Smart Meters LINKY : The French DPA Puts Energy Groups on Notice
One of the major challenges of Smart Cities is the collection of user’s data in order to deduce correlations such as transport flows or consumption of energy. In France, two major electric supplier companies – EDF and ENGIE – offer connected LINKY meters in order to adapt the electricity supplied to household consumption. These devices allow data consumption to be tracked and sent either on a daily basis, or in a more detailed manner each half-hour. While aggregated daily consumption data can be collected without the agreement of the consumer, the collection of more detailed data consumption – which indicate the electricity consumption half an hour by half an hour – is based on the customer’s consent.
In its formal notice of 11 February 2020, the French data protection authority (CNIL) points out two major problems: an issue relative to customer’s consent and another one related to an excessive retention period.
1/ On the consent issue: After recalling the requirements of the GDPR, the French Data Protection Authority mentions two shortcomings regarding the specificity of the consent collected as well as its freely-given nature.
1.1 On the specificity of the consent: the companies are criticized for collecting one global agreement for two distinct operations – and even three for EDF. In fact, the latter collected a single consent for the collection of daily and half-hourly data, as well as for enrolment in the consulting service provided by the company. To be in compliance, the companies should, therefore, have to obtain the consent of customers for both daily data, on the one hand, and half-hourly data on the other hand.
1.2 On Informed Consent: Companies are criticized for not providing sufficient information to customers to base their consent on. The CNIL criticized EDF for presenting both types of data as equivalent and ENGIE for being too vague.
2. On the retention period: Finally, the French watchdog criticizes an excessively long retention period of consumption’s data after the termination of the contract.

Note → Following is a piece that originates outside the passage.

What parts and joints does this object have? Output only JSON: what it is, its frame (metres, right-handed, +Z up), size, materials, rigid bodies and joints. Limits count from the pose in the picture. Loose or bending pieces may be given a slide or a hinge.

2.1 On EDF practices : The CNIL is challenging the company to keep daily and half-hourly data for 5 years on an active database. While these data are not necessary for billing purposes and in the absence of an archiving procedure, the duration is thus considered excessive.
2.2 On ENGIE practices : The CNIL criticizes ENGIE for keeping the monthly data required for invoicing. In fact, after having kept these data for 3 years on an active database, which is in compliance with the law, the company keeps them for 8 years on an archiving database, that is criticized by the French DPA.
The authority has given companies three months to comply and has decided to make these notices public in order to alert consumers on the practices of these companies and to inform them about their data rights.